Short exercise:
Every line of the material that follows must be printed again exactly.

>> begin Collected data

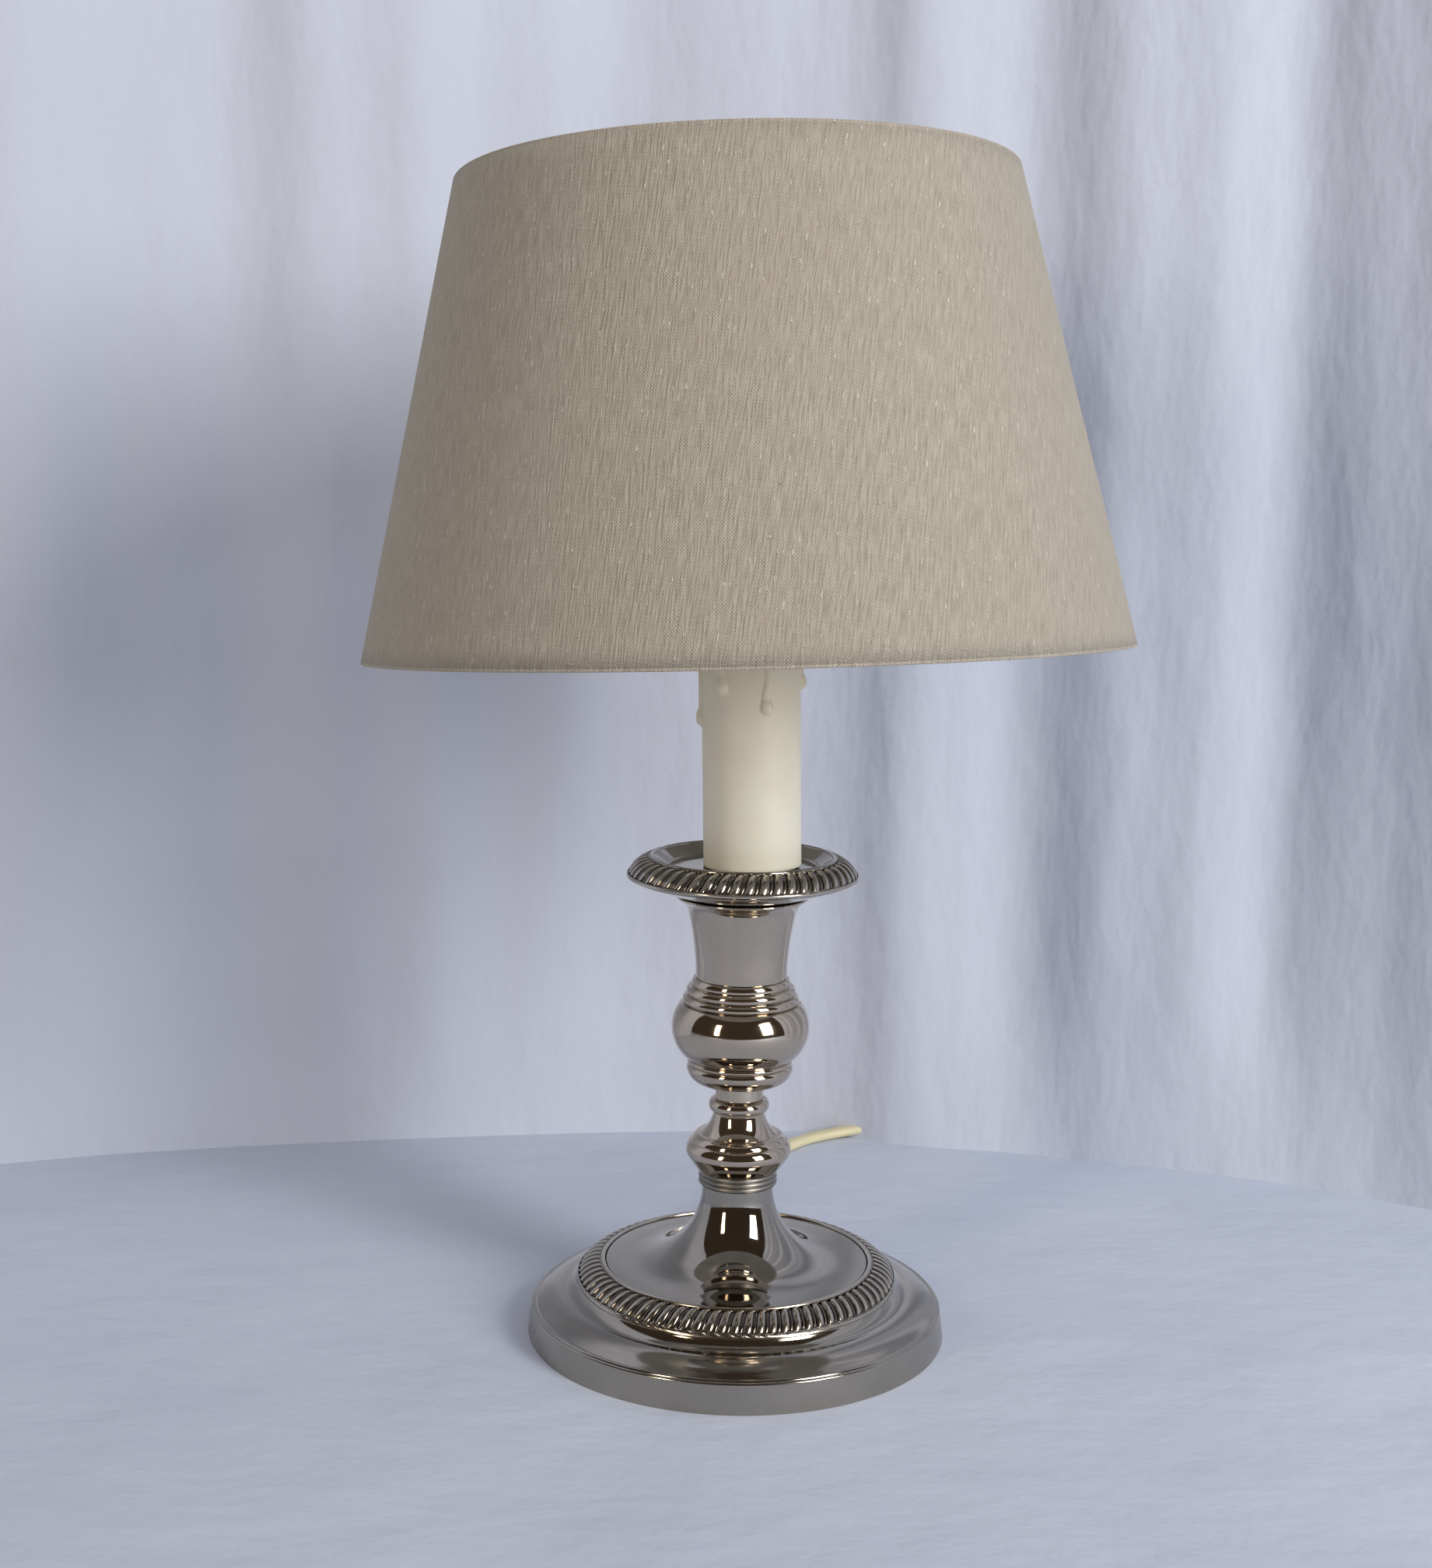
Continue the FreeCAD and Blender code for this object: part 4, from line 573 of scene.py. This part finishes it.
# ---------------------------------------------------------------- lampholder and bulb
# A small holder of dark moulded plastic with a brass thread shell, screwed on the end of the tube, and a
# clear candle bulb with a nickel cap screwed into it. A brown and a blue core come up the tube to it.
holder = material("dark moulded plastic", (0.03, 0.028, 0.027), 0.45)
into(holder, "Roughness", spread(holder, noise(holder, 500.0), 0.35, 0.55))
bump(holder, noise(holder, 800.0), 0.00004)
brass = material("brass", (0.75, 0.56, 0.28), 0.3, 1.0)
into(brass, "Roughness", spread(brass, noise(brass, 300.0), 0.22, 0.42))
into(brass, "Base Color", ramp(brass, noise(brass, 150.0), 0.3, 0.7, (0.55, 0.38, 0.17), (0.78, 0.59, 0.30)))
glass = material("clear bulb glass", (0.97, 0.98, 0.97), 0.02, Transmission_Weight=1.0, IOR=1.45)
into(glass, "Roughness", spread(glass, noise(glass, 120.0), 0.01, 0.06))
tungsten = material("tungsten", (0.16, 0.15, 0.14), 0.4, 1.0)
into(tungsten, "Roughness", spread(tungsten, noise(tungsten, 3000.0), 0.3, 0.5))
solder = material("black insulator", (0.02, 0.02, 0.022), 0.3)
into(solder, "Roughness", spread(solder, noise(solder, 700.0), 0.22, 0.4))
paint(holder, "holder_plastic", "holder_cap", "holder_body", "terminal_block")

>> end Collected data

Solved problem:
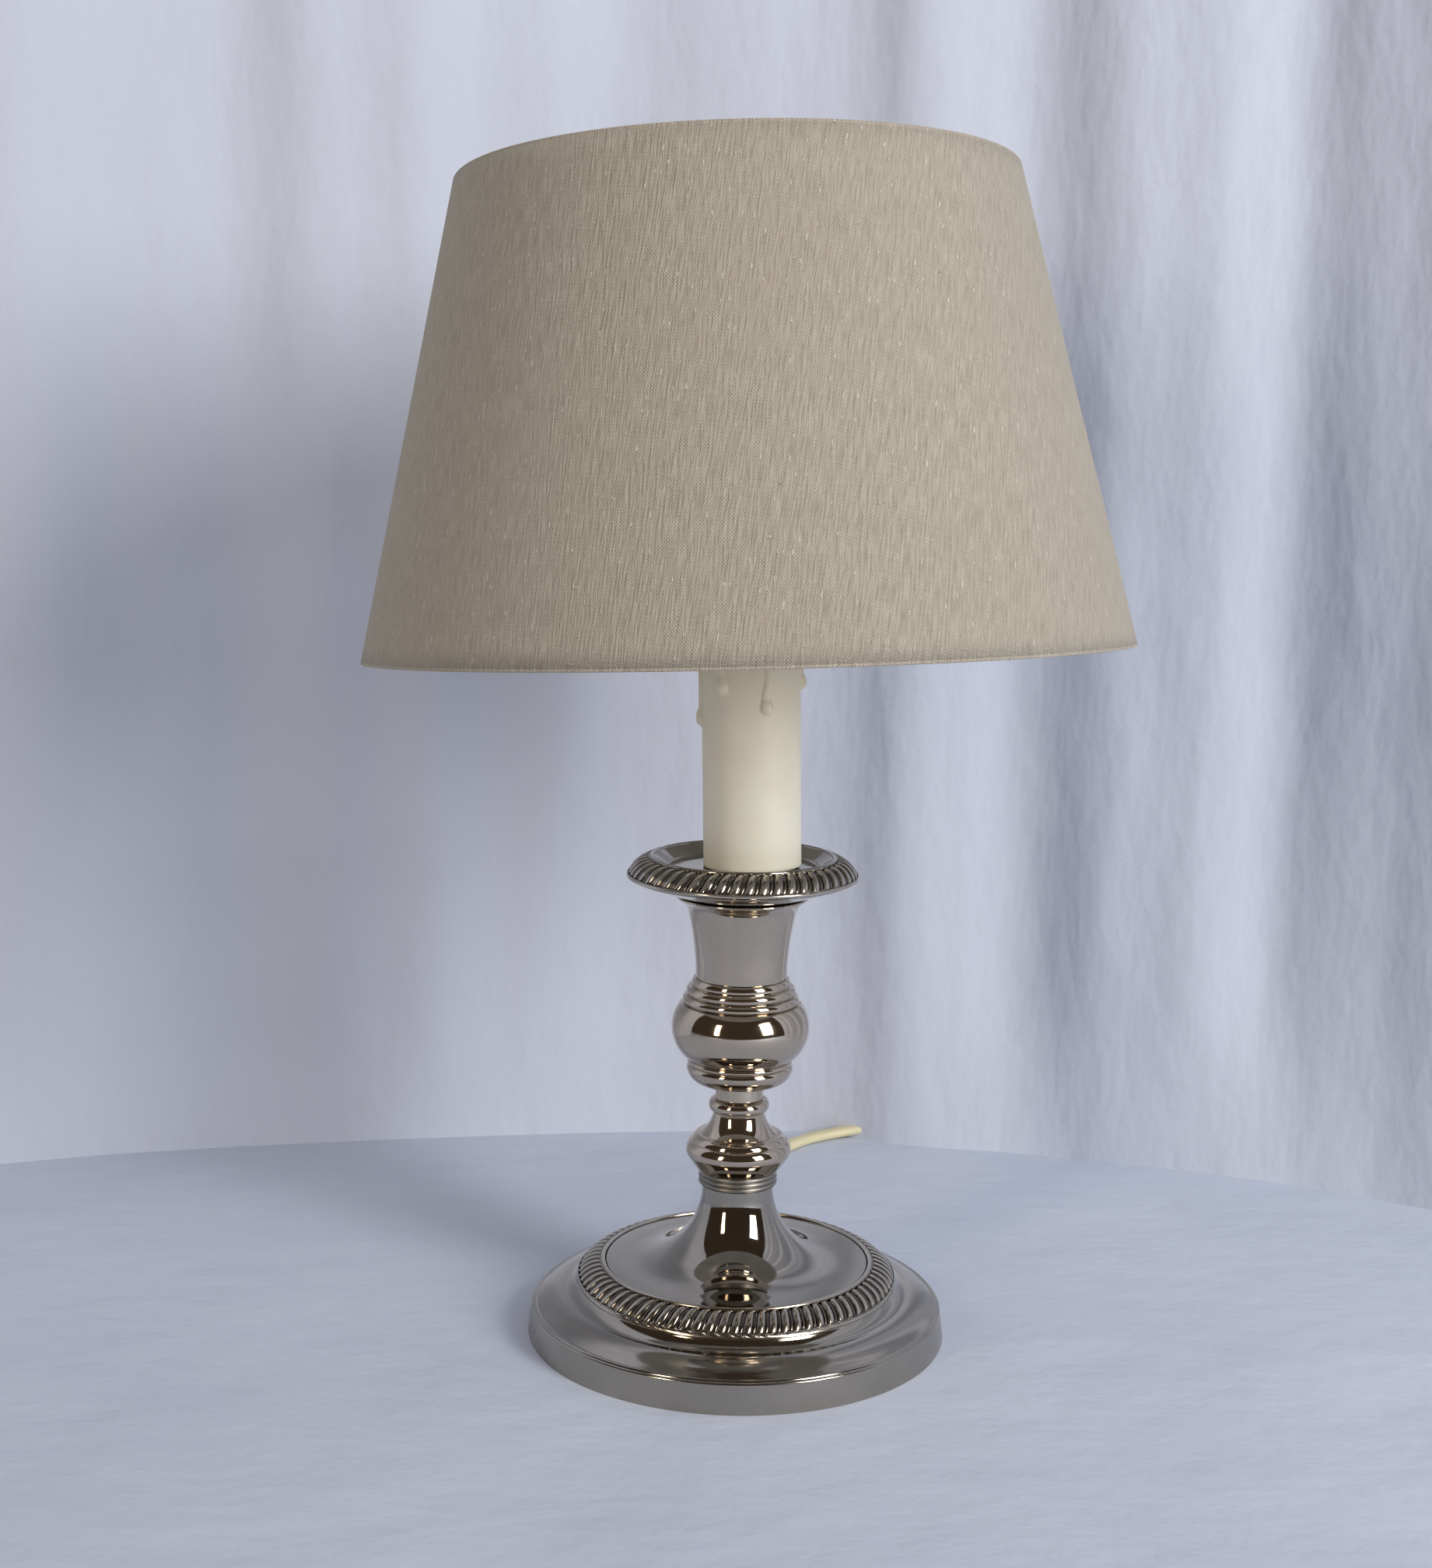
Continue the FreeCAD and Blender code for this object: part 4, from line 573 of scene.py. This part finishes it.
# ---------------------------------------------------------------- lampholder and bulb
# A small holder of dark moulded plastic with a brass thread shell, screwed on the end of the tube, and a
# clear candle bulb with a nickel cap screwed into it. A brown and a blue core come up the tube to it.
holder = material("dark moulded plastic", (0.03, 0.028, 0.027), 0.45)
into(holder, "Roughness", spread(holder, noise(holder, 500.0), 0.35, 0.55))
bump(holder, noise(holder, 800.0), 0.00004)
brass = material("brass", (0.75, 0.56, 0.28), 0.3, 1.0)
into(brass, "Roughness", spread(brass, noise(brass, 300.0), 0.22, 0.42))
into(brass, "Base Color", ramp(brass, noise(brass, 150.0), 0.3, 0.7, (0.55, 0.38, 0.17), (0.78, 0.59, 0.30)))
glass = material("clear bulb glass", (0.97, 0.98, 0.97), 0.02, Transmission_Weight=1.0, IOR=1.45)
into(glass, "Roughness", spread(glass, noise(glass, 120.0), 0.01, 0.06))
tungsten = material("tungsten", (0.16, 0.15, 0.14), 0.4, 1.0)
into(tungsten, "Roughness", spread(tungsten, noise(tungsten, 3000.0), 0.3, 0.5))
solder = material("black insulator", (0.02, 0.02, 0.022), 0.3)
into(solder, "Roughness", spread(solder, noise(solder, 700.0), 0.22, 0.4))
paint(holder, "holder_plastic", "holder_cap", "holder_body", "terminal_block")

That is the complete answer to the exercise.